O povo palestiniano tem direito a resistir à ocupação, a lutar pela sua liberdade. Que paz é possível nas suas condições de esmagamento e opressão? Os camaradas do PCP esquecem o que Lenin disse sobre as guerras: os comunistas podem e devem apoiar as guerras de libertação nacional contra o imperialismo e as guerras revolucionárias. Os comunistas lutamos por um mundo sem violência, mas o capitalismo gera guerras constantes, que só acabarão após o seu derrube revolucionário. Não é a desafortunada violação das resoluções da ONU o que provoca as guerras, mas as contradições do sistema capitalista: a luta entre os imperialistas pela partilha do mercado mundial, a opressão nacional dos povos pequenos pelos povos grandes, as revoluções e as contra-revoluções, etc.

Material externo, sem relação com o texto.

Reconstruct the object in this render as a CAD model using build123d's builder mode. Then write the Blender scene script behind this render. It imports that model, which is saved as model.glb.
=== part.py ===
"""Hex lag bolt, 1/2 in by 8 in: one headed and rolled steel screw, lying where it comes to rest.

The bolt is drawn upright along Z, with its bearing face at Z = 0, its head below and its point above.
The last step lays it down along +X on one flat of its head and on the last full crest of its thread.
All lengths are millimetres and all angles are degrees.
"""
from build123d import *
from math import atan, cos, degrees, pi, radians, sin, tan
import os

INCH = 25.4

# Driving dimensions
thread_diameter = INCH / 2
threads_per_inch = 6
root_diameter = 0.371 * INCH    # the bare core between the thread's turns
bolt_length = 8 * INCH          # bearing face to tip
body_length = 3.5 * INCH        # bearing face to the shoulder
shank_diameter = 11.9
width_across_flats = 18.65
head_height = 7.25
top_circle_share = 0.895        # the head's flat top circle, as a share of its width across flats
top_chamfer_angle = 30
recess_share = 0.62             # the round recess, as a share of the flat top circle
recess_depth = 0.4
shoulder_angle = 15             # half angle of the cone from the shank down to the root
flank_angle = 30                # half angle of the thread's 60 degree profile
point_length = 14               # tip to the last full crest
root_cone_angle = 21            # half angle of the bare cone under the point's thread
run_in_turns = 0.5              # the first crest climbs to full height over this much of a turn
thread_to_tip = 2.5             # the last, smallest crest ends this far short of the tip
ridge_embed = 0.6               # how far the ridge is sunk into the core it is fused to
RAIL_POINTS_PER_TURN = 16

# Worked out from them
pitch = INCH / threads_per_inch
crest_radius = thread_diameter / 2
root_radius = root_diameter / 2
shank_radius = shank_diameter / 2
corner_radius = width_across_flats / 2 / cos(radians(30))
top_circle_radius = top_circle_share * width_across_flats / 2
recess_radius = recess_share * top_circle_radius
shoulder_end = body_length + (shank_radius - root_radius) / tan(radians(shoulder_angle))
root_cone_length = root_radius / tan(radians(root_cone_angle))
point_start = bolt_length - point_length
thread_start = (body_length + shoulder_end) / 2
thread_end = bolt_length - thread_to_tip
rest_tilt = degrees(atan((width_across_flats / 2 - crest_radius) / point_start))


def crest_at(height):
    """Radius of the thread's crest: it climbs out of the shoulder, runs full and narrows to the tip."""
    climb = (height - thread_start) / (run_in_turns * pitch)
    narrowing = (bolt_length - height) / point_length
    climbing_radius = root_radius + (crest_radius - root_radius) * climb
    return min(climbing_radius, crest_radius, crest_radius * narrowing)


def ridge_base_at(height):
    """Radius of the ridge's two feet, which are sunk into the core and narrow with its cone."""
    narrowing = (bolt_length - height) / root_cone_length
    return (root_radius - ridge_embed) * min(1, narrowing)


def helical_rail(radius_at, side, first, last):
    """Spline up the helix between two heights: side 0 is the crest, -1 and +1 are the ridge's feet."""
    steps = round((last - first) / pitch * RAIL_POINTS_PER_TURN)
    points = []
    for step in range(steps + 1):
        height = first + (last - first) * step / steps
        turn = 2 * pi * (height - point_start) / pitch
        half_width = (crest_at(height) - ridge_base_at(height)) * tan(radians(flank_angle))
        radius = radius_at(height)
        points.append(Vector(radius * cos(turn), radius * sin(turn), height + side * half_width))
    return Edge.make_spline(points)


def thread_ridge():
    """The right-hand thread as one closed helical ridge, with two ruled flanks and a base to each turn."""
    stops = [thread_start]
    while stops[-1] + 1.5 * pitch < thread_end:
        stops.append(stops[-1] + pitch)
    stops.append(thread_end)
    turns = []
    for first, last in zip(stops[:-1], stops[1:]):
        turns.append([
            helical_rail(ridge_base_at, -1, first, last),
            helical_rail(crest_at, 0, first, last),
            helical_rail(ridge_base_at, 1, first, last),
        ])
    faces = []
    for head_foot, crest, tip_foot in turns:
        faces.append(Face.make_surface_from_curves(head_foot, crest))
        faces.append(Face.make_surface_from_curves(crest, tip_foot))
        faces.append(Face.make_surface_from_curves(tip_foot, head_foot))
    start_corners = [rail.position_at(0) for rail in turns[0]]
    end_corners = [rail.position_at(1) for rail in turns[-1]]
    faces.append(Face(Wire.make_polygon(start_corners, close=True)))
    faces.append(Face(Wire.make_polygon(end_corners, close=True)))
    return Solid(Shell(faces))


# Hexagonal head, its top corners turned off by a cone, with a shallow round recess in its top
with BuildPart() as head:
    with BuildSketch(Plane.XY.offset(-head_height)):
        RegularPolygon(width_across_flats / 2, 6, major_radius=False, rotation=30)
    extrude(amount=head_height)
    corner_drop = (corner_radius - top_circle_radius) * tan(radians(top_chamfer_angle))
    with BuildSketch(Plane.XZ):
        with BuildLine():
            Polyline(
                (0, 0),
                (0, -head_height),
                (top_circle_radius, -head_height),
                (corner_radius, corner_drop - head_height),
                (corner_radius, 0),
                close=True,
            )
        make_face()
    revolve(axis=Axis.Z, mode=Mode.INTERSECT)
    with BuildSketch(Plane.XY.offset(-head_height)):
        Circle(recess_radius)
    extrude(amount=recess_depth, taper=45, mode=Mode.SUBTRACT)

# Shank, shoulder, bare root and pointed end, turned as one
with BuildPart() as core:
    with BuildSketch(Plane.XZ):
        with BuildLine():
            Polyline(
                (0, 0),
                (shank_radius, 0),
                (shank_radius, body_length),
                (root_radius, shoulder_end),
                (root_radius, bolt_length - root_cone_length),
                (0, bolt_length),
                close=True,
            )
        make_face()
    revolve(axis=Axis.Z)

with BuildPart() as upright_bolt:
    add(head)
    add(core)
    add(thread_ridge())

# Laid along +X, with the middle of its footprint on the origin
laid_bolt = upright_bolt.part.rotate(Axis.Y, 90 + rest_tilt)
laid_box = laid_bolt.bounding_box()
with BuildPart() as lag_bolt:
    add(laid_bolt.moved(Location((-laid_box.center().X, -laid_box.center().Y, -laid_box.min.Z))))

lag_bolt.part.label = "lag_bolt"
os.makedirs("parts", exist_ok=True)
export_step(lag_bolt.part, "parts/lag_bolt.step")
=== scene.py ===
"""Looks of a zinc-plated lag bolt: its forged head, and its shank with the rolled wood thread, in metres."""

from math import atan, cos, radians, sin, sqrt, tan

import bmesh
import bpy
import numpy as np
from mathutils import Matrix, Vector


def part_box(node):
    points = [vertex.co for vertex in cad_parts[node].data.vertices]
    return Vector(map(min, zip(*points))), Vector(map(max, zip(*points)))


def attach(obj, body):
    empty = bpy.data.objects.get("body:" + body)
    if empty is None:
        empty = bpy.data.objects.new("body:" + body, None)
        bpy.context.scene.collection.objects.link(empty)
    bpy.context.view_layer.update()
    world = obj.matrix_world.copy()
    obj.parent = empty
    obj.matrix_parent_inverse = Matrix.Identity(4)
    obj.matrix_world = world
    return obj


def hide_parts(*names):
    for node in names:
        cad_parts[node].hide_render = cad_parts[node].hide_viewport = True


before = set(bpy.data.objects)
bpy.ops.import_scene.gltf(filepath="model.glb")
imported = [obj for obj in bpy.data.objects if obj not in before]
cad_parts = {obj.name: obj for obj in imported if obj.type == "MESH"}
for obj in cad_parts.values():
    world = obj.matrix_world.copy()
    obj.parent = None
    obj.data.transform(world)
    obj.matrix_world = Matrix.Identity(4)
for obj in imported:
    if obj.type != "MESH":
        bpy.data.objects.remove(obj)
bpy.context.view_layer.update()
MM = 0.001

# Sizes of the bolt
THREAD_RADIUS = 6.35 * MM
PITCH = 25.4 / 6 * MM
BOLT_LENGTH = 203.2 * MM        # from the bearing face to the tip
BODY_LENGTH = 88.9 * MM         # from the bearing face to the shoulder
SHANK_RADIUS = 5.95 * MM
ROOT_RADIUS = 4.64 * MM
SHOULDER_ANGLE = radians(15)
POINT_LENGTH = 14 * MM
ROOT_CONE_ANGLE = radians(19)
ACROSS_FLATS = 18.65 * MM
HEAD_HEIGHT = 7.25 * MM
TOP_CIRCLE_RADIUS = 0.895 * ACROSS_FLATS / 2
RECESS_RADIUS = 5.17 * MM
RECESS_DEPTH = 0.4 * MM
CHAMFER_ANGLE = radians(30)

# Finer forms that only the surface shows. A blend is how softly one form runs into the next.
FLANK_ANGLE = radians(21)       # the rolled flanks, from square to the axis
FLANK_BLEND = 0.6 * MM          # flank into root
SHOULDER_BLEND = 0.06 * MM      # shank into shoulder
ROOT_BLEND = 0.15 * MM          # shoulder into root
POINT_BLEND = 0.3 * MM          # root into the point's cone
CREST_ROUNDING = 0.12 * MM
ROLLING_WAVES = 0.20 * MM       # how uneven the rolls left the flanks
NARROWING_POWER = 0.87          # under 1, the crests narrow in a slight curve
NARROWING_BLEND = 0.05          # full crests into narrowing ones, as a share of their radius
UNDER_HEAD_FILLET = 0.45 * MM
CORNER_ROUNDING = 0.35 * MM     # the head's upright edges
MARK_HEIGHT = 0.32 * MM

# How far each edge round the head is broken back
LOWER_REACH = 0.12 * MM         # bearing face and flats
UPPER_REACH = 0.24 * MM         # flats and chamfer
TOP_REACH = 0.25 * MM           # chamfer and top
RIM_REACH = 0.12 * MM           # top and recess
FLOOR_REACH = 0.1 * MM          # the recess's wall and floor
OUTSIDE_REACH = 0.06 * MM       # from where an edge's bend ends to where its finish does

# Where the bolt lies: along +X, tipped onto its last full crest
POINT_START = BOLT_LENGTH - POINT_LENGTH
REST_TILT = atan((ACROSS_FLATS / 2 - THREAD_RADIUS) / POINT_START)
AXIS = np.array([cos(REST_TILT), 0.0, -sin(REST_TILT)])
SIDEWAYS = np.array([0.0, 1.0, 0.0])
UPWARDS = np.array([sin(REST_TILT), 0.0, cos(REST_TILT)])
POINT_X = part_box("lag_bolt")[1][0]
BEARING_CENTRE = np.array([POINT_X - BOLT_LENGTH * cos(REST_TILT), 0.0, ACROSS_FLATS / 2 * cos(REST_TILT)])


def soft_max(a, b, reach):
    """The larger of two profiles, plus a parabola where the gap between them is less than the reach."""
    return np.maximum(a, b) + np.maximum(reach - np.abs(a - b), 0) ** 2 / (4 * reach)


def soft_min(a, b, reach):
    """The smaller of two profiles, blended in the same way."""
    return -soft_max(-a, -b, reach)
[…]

Como disse Lenin, “Um fim às guerras, a paz entre as nações, o cessar da pilhagem e da violência – tal é o nosso ideal, mas apenas sofistas burgueses podem seduzir as massas com este ideal, se este estiver divorciado de um apelo direto e imediato à ação revolucionária.”

A tarefa dos comunistas em Portugal, camaradas do PCP e do BE, não é gerar ilusões na ONU nem apelar abstratamente à “paz”, mas mobilizar a solidariedade com a revolta dos palestinianos, refutar e desmascarar as mentiras e a hipocrisia dos “nossos” imperialistas portugueses, denunciar o seu apoio aos carrascos sionistas e, sobretudo, lutar pela revolução socialista em Portugal.